From the listing below, work out how many lines contain "object". Reply with that number only.
┄┄┄┄┄┄┄┄┄┄┄┄┄┄┄┄┄┄┄┄
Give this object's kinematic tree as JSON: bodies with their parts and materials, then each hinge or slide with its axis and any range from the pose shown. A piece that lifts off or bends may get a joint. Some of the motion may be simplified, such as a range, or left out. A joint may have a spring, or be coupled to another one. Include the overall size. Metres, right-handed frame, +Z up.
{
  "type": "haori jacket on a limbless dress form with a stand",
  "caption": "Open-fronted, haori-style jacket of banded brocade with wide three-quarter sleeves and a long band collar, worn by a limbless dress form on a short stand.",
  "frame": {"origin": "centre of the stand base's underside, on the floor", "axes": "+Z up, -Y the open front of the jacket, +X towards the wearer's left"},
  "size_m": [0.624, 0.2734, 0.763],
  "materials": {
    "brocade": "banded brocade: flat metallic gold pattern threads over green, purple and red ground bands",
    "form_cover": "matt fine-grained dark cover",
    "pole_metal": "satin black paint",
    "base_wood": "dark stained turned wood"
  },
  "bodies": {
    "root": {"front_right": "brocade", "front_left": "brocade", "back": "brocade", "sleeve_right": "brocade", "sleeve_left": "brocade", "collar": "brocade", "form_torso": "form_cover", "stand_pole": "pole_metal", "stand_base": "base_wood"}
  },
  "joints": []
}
┄┄┄┄┄┄┄┄┄┄┄┄┄┄┄┄┄┄┄┄
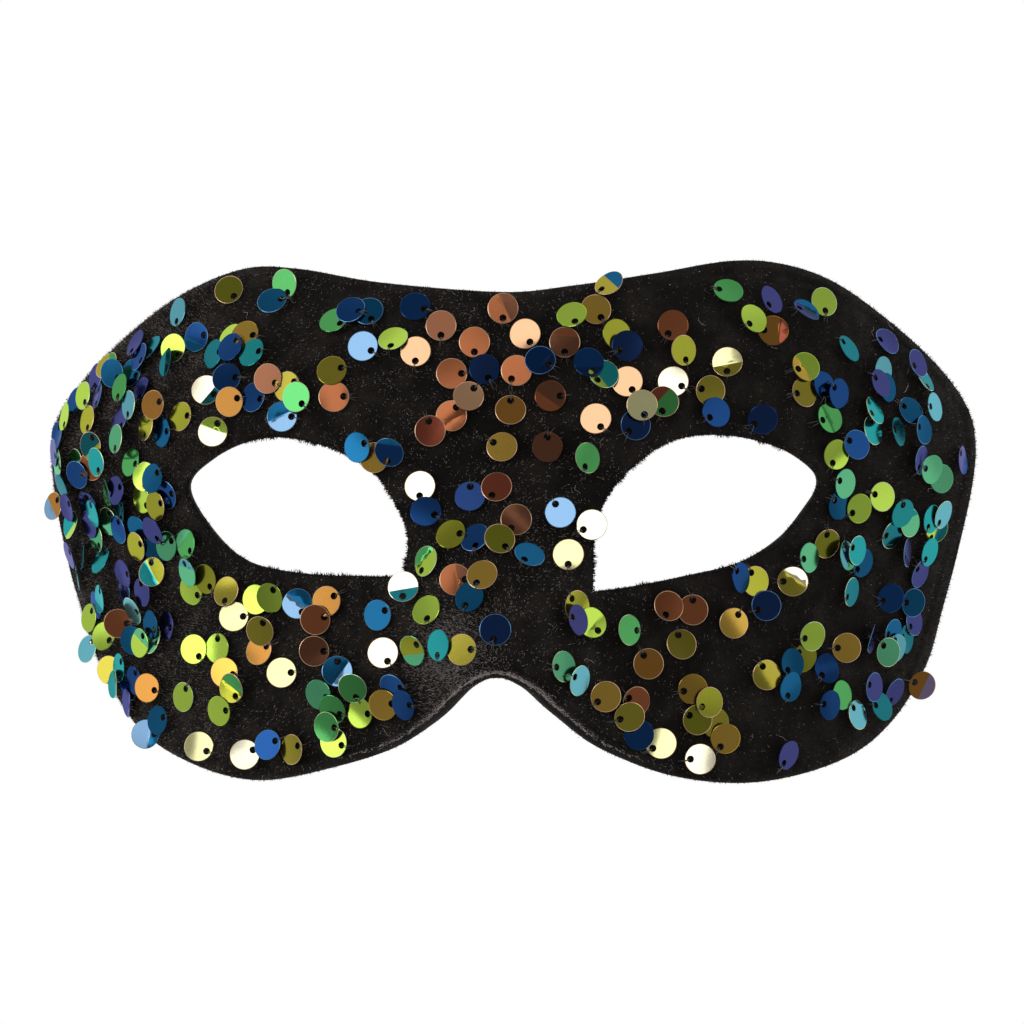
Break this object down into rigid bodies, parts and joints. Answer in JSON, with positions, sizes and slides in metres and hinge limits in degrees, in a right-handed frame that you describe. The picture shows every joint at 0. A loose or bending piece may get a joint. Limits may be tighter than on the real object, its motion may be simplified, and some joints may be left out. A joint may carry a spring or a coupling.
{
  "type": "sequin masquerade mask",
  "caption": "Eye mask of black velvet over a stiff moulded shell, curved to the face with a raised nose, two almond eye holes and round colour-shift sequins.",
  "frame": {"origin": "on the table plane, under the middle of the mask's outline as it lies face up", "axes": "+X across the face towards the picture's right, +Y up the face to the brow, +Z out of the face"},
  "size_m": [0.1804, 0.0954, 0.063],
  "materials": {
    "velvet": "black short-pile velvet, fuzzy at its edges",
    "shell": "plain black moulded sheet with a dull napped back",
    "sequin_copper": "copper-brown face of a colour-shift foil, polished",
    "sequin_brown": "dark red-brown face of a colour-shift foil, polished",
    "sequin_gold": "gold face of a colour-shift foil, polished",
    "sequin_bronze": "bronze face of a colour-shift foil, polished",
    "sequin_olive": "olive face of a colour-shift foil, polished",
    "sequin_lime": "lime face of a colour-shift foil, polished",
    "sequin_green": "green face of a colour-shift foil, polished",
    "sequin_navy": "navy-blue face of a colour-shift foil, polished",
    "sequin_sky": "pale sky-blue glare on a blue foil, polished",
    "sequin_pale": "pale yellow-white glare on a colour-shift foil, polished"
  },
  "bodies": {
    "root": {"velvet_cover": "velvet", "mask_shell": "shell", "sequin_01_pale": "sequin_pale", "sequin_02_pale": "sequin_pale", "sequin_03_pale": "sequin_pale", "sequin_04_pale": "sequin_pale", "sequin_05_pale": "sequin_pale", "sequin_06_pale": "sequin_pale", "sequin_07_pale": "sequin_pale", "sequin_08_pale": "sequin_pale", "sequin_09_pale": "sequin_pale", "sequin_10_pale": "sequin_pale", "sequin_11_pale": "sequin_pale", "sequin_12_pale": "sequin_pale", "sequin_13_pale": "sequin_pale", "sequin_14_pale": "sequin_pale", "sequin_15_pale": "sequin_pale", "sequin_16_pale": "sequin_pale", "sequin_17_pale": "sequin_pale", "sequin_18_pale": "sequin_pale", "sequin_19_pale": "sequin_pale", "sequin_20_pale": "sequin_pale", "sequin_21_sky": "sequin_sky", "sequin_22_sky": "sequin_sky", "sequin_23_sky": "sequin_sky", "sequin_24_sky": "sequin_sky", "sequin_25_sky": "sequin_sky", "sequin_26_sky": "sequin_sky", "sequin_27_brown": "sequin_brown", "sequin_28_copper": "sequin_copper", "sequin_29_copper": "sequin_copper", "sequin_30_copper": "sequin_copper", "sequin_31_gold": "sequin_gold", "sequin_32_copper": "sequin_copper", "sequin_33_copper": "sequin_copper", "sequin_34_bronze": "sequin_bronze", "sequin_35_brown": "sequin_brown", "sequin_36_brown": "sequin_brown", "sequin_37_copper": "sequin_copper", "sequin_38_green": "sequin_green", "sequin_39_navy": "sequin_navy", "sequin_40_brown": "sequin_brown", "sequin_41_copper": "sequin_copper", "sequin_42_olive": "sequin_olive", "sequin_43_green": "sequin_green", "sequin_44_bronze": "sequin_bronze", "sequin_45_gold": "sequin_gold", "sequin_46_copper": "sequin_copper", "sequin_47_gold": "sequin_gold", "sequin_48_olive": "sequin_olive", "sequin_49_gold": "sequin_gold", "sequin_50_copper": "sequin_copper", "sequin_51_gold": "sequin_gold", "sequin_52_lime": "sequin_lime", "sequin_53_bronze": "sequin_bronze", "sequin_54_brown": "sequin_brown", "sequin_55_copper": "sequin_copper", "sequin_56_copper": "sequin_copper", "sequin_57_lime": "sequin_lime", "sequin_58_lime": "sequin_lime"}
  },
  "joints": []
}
┄┄┄┄┄┄┄┄┄┄┄┄┄┄┄┄┄┄┄┄
- Output of the task: 2